Note that the 4Runner isn't listed, even though its' name is supplied. Because the year is NULL, the resulting concatenation of year and name equals NULL.

That's outrageous, right! How can I possibly use the GROUP_CONCAT function if it doesn't work as expected when NULL values are introduced. NULL values are extremely common in my data.

Coalesce, is that the right name for it?

We learned in science class that the word coalesce means "to come together or unite into one mass". As in when drops of water coalesce into a puddle. But that's not really what's going on with the MySQL Coalesce function. The Coalesce function returns the first non-NULL argument passed to it.

In my opinion, coalescence is more closely related to string concatenation. I think it should have been Oracle's first priority, after buying MySQL, to do a deep investigation of who decided to name this function and why they never took a science class 😉

The MySQL development crew knows how important NULL values are, and how often they occur – so much so that they've provided a function specifically for dealing with NULL values.
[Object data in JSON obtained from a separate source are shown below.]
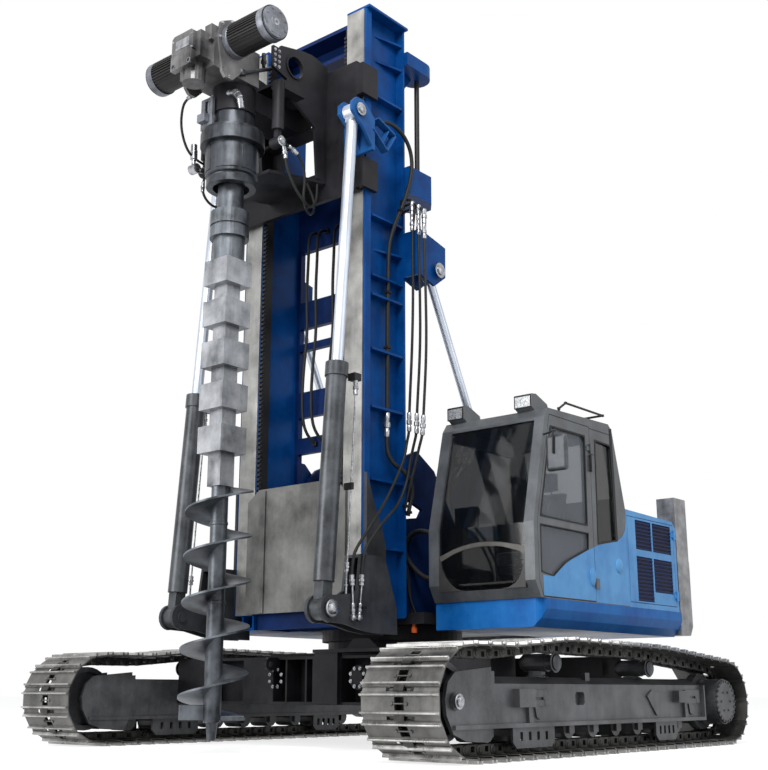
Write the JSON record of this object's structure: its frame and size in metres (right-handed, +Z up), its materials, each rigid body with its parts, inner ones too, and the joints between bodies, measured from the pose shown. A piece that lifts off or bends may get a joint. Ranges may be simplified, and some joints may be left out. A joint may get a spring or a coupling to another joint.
{
  "type": "tracked piling and drilling rig",
  "caption": "Crawler-tracked piling rig with a leaning mast, a sliding rotary head turning a screw auger, feed cylinders, back stays and an operator's cab.",
  "frame": {"origin": "middle of the whole length, on the ground between the tracks", "axes": "+X forward towards the auger, +Y to the machine's left (the cab's side), +Z up"},
  "size_m": [5.52, 4.9, 6.96],
  "materials": {
    "track_steel": "worn bare steel",
    "frame_grey": "satin dark grey paint",
    "dark_grey": "satin near-black paint",
    "royal_blue": "gloss royal blue paint",
    "light_blue": "gloss light blue paint",
    "cab_grey": "satin grey paint",
    "glass": "tinted safety glass",
    "seat_cloth": "woven cloth",
    "black_steel": "black",
    "weight_grey": "satin grey paint",
    "bare_steel": "mottled bare steel",
    "head_grey": "worn dark steel",
    "cylinder_grey": "satin grey paint",
    "chrome": "polished hard chrome"
  },
  "bodies": {
    "chassis": {"track_left": "track_steel", "track_right": "track_steel", "track_frame_left": "frame_grey", "track_frame_right": "frame_grey", "idlers": "frame_grey", "final_drives": "frame_grey", "rollers": "frame_grey", "car_body": "dark_grey"},
    "house": {"slew_ring": "dark_grey", "deck": "dark_grey", "mast_support": "royal_blue", "skirt": "light_blue", "cab_shell": "cab_grey", "cab_glass": "glass", "seat": "seat_cloth", "console": "dark_grey", "roof_lamps": "cab_grey", "roof_rail": "black_steel", "mirror": "cab_grey", "hood": "light_blue", "engine_block": "black_steel", "counterweight": "weight_grey", "right_tank": "light_blue"},
    "cab_door": {"cab_door": "cab_grey", "door_glass": "glass"},
    "hood_door": {"grille_door": "light_blue"},
    "mast": {"mast_column_left": "royal_blue", "mast_column_right": "royal_blue", "mast_cross_frame": "royal_blue", "mast_rails": "bare_steel", "mast_racks": "black_steel", "front_plate": "bare_steel", "foot_plates": "dark_grey", "mast_head": "royal_blue"},
    "carriage": {"carriage": "dark_grey", "rod_brackets": "royal_blue", "gearbox": "head_grey", "motors": "head_grey", "spindle_housing": "dark_grey", "head_cylinders": "dark_grey"},
    "drill": {"drill_shaft": "head_grey", "drill_string": "head_grey", "auger": "head_grey"},
    "feed_barrel_left": {"feed_barrel_left": "cylinder_grey"},
    "feed_rod_left": {"feed_rod_left": "chrome"},
    "feed_barrel_right": {"feed_barrel_right": "cylinder_grey"},
    "feed_rod_right": {"feed_rod_right": "chrome"},
    "stay_barrel_left": {"stay_barrel_left": "cylinder_grey"},
    "stay_rod_left": {"stay_rod_left": "chrome"},
    "stay_barrel_right": {"stay_barrel_right": "cylinder_grey"},
    "stay_rod_right": {"stay_rod_right": "chrome"}
  },
  "joints": [
    {"name": "slew", "type": "hinge", "parent": "chassis", "child": "house", "pos_m": [-0.175, 0, 0.95], "axis": [0, 0, 1], "range_deg": [-30, 30]},
    {"name": "cab_door_hinge", "type": "hinge", "parent": "house", "child": "cab_door", "pos_m": [-0.478, 2.114, 2], "axis": [0, 0, 1], "range_deg": [0, 95]},
    {"name": "hood_door_hinge", "type": "hinge", "parent": "house", "child": "hood_door", "pos_m": [-2.042, 2.114, 1.7], "axis": [0, 0, 1], "range_deg": [0, 100]},
    {"name": "mast_tilt", "type": "hinge", "parent": "house", "child": "mast", "pos_m": [0.415, 0, 2.45], "axis": [0, -1, 0], "range_deg": [-3, 12]},
    {"name": "feed", "type": "slide", "parent": "mast", "child": "carriage", "axis": [0, 0, 1], "range_m": [-1.6, 0.1]},
    {"name": "drill_spin", "type": "hinge", "parent": "carriage", "child": "drill", "pos_m": [2.12, 0, 4], "axis": [0, 0, 1], "continuous": true},
    {"name": "feed_barrel_left_lean", "type": "hinge", "parent": "mast", "child": "feed_barrel_left", "pos_m": [1.795, 0.903, 1.135], "axis": [0, 1, 0], "range_deg": [-2.3, 0.3]},
    {"name": "feed_rod_left_stroke", "type": "slide", "parent": "feed_barrel_left", "child": "feed_rod_left", "axis": [-0.0707, 0, 0.9975], "range_m": [-1.61, 0.11]},
    {"name": "feed_barrel_right_lean", "type": "hinge", "parent": "mast", "child": "feed_barrel_right", "pos_m": [1.795, -0.903, 1.135], "axis": [0, 1, 0], "range_deg": [-2.3, 0.3]},
    {"name": "feed_rod_right_stroke", "type": "slide", "parent": "feed_barrel_right", "child": "feed_rod_right", "axis": [-0.0707, 0, 0.9975], "range_m": [-1.61, 0.11]},
    {"name": "stay_barrel_left_lean", "type": "hinge", "parent": "house", "child": "stay_barrel_left", "pos_m": [-1.035, 0.887, 1.649], "axis": [0, -1, 0], "range_deg": [-2, 7]},
    {"name": "stay_rod_left_stroke", "type": "slide", "parent": "stay_barrel_left", "child": "stay_rod_left", "axis": [0.4502, 0, 0.8929], "range_m": [-0.21, 0.055]},
    {"name": "stay_barrel_right_lean", "type": "hinge", "parent": "house", "child": "stay_barrel_right", "pos_m": [-1.035, -0.887, 1.649], "axis": [0, -1, 0], "range_deg": [-2, 7]},
    {"name": "stay_rod_right_stroke", "type": "slide", "parent": "stay_barrel_right", "child": "stay_rod_right", "axis": [0.4502, 0, 0.8929], "range_m": [-0.21, 0.055]}
  ],
  "couplings": [
    {"joint": "feed_barrel_left_lean", "follows": "feed", "rad_per_m": 0.02269},
    {"joint": "feed_rod_left_stroke", "follows": "feed", "ratio": 0.996},
    {"joint": "feed_barrel_right_lean", "follows": "feed", "rad_per_m": 0.02269},
    {"joint": "feed_rod_right_stroke", "follows": "feed", "ratio": 0.996},
    {"joint": "stay_barrel_left_lean", "follows": "mast_tilt", "ratio": 0.55},
    {"joint": "stay_rod_left_stroke", "follows": "mast_tilt", "m_per_rad": -0.985},
    {"joint": "stay_barrel_right_lean", "follows": "mast_tilt", "ratio": 0.55},
    {"joint": "stay_rod_right_stroke", "follows": "mast_tilt", "m_per_rad": -0.985}
  ]
}
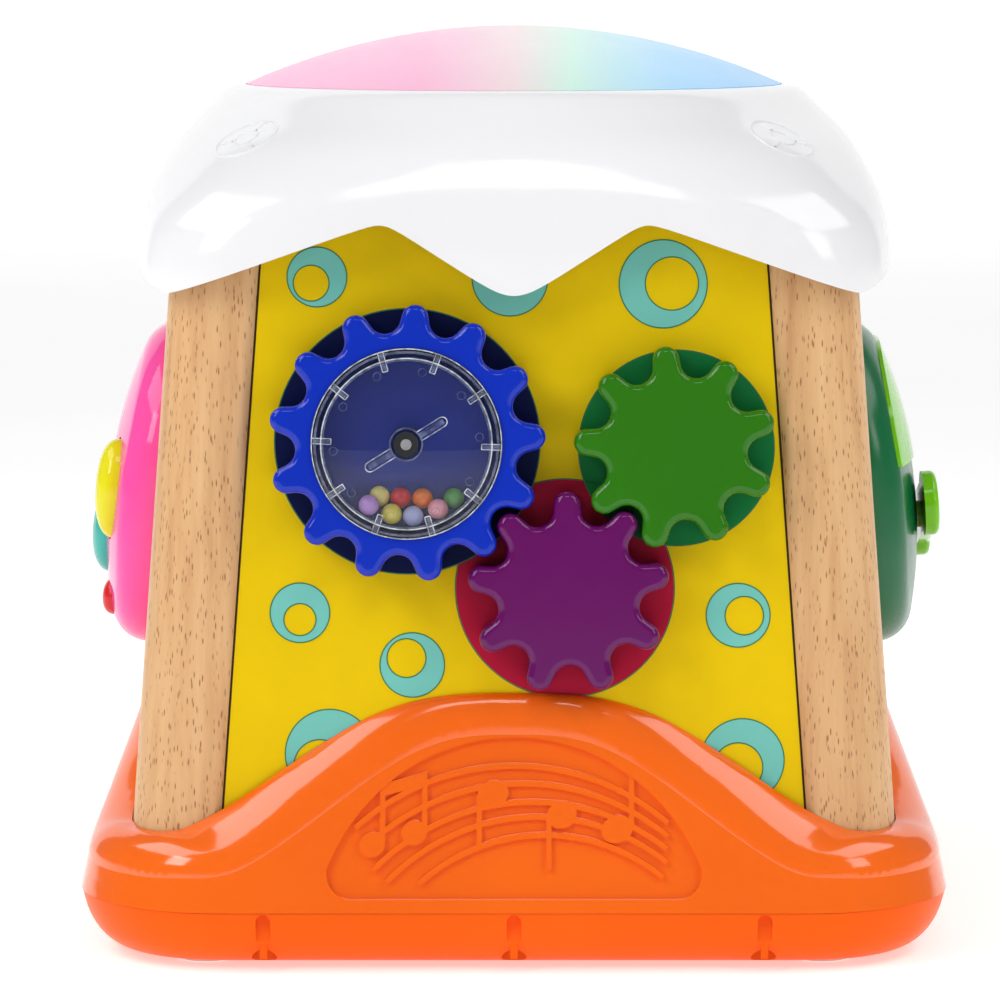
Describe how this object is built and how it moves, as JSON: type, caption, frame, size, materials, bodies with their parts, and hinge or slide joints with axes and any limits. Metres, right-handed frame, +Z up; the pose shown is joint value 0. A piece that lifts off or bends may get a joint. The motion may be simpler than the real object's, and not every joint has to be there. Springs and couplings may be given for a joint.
{
  "type": "baby activity cube",
  "caption": "Wooden-post activity cube with a drum top, meshing gears with a bead rattle, side buttons, a turning handle and a moulded base.",
  "frame": {"origin": "on the table, under the middle of the base", "axes": "+Z up, -Y out of the wall with the gears, +X to the right seen from in front of the gears"},
  "size_m": [0.2513, 0.2452, 0.258],
  "materials": {
    "orange_plastic": "glossy moulded",
    "white_plastic": "glossy moulded",
    "drum_plastic": "satin translucent",
    "beech": "clear lacquered beech",
    "yellow_board": "printed and lacquered board",
    "blue_plastic": "glossy moulded",
    "dark_blue_plastic": "satin moulded",
    "clear_plastic": "clear moulded",
    "black_plastic": "matt moulded",
    "violet_plastic": "glossy moulded",
    "green_plastic": "glossy moulded",
    "bead_plastic": "glossy, eight colours",
    "pink_plastic": "glossy moulded",
    "dark_green_plastic": "glossy moulded",
    "lime_plastic": "glossy moulded",
    "yellow_plastic": "glossy moulded",
    "teal_plastic": "glossy moulded",
    "red_plastic": "glossy moulded",
    "steel": "zinc plated",
    "black_steel": "blackened",
    "silicone": "pale silicone rubber",
    "circuit_board": "solder mask",
    "grey_plastic": "matt moulded",
    "cell_jacket": "plain jacket"
  },
  "bodies": {
    "cube": {"base_tray": "orange_plastic", "base_rim": "orange_plastic", "rubber_feet": "silicone", "base_screws": "black_steel", "post_foot_screws": "steel", "battery_door": "orange_plastic", "battery_door_screw": "steel", "battery_cells": "cell_jacket", "battery_contacts": "steel", "speaker": "black_plastic", "main_board": "circuit_board", "board_screws": "steel", "power_switch": "black_plastic", "post_front_left": "beech", "post_front_right": "beech", "post_back_right": "beech", "post_back_left": "beech", "front_panel": "yellow_board", "right_panel": "yellow_board", "back_panel": "yellow_board", "left_panel": "yellow_board", "cap_shell": "white_plastic", "top_deck": "grey_plastic", "deck_screws": "steel", "cap_screws": "steel", "drum_bumpers": "silicone", "light_board": "circuit_board", "drum_lamps": "clear_plastic", "drum_switch": "black_plastic", "gear_bushes": "grey_plastic", "pink_housing": "pink_plastic", "yellow_spring": "silicone", "teal_spring": "silicone", "red_spring": "silicone", "purple_spring": "silicone", "button_board": "circuit_board", "green_housing": "dark_green_plastic", "lime_cover": "lime_plastic", "housing_screws": "steel"},
    "drum": {"drum_head": "drum_plastic"},
    "blue_gear": {"blue_gear": "blue_plastic", "rattle_floor": "dark_blue_plastic", "rattle_window": "clear_plastic", "rattle_cap": "black_plastic", "blue_axle": "steel", "blue_retainer": "grey_plastic"},
    "purple_gear": {"purple_gear": "violet_plastic", "purple_axle": "steel", "purple_retainer": "grey_plastic"},
    "green_gear": {"green_gear": "green_plastic", "green_axle": "steel", "green_retainer": "grey_plastic"},
    "beads": {"rattle_beads": "bead_plastic"},
    "yellow_button": {"yellow_button": "yellow_plastic"},
    "teal_button": {"teal_button": "teal_plastic"},
    "red_button": {"red_button": "red_plastic"},
    "purple_button": {"purple_button": "violet_plastic"},
    "handle": {"turn_handle": "lime_plastic", "handle_retainer": "grey_plastic"},
    "power_knob": {"power_knob": "black_plastic"}
  },
  "joints": [
    {"name": "drum_press", "type": "slide", "parent": "cube", "child": "drum", "axis": [0, 0, -1], "range_m": [0, 0.002], "stiffness_N_per_m": 2500, "deforming": ["drum_bumpers"]},
    {"name": "blue_gear_spin", "type": "hinge", "parent": "cube", "child": "blue_gear", "pos_m": [-0.02939, -0.09729, 0.14484], "axis": [0, -0.9975, 0.071], "continuous": true},
    {"name": "purple_gear_spin", "type": "hinge", "parent": "cube", "child": "purple_gear", "pos_m": [0.015, -0.10021, 0.10384], "axis": [0, -0.9975, 0.071], "continuous": true},
    {"name": "green_gear_spin", "type": "hinge", "parent": "cube", "child": "green_gear", "pos_m": [0.0443, -0.09738, 0.14363], "axis": [0, -0.9975, 0.071], "continuous": true},
    {"name": "bead_swing", "type": "hinge", "parent": "cube", "child": "beads", "pos_m": [-0.02939, -0.09729, 0.14484], "axis": [0, -0.9975, 0.071], "range_deg": [-40, 40]},
    {"name": "yellow_press", "type": "slide", "parent": "cube", "child": "yellow_button", "axis": [0.9975, 0, -0.071], "range_m": [0, 0.002], "stiffness_N_per_m": 600, "deforming": ["yellow_spring"]},
    {"name": "teal_press", "type": "slide", "parent": "cube", "child": "teal_button", "axis": [0.9975, 0, -0.071], "range_m": [0, 0.002], "stiffness_N_per_m": 600, "deforming": ["teal_spring"]},
    {"name": "red_press", "type": "slide", "parent": "cube", "child": "red_button", "axis": [0.9975, 0, -0.071], "range_m": [0, 0.002], "stiffness_N_per_m": 600, "deforming": ["red_spring"]},
    {"name": "purple_press", "type": "slide", "parent": "cube", "child": "purple_button", "axis": [0.9975, 0, -0.071], "range_m": [0, 0.002], "stiffness_N_per_m": 600, "deforming": ["purple_spring"]},
    {"name": "handle_spin", "type": "hinge", "parent": "cube", "child": "handle", "pos_m": [0.09967, 0, 0.11142], "axis": [0.9975, 0, 0.071], "continuous": true},
    {"name": "power_slide", "type": "slide", "parent": "cube", "child": "power_knob", "axis": [1, 0, 0], "range_m": [0, 0.004]}
  ],
  "couplings": [
    {"joint": "purple_gear_spin", "follows": "blue_gear_spin", "ratio": -1.4444},
    {"joint": "green_gear_spin", "follows": "blue_gear_spin", "ratio": 1.4444}
  ]
}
This function is named Coalesce.

Coalesce will return the first non-NULL argument which is passed into it. If you haven't heard about this function before, you can see how useful it can be in conjunction with concatenation functions.

It's use is simple. If we were to leverage Coalesce in our example above, it would look like this:

SELECT 
   c.id, c.year, c.name, 
   ct.name as category_name
  (SELECT 
   GROUP_CONCAT(' ', COALESCE(year, ''), 
                ' ', name)
   FROM cars
   WHERE car_type_id = ct.id AND 
         approved = 1 
   GROUP BY car_type_id) 
   as already_approved_list
FROM cars c
INNER JOIN car_types ct
        ON ct.id = c.car_type_id
WHERE c.approved = 0

If the year field happens to contain a NULL value, the Coalesce function will compare it against the other values passed in and return the empty string provided to it.

 

So that's my take on GROUP_CONCAT. Think about this function whenever you have nested query loops and you have that sneaking suspicion that something could be done a little bit better.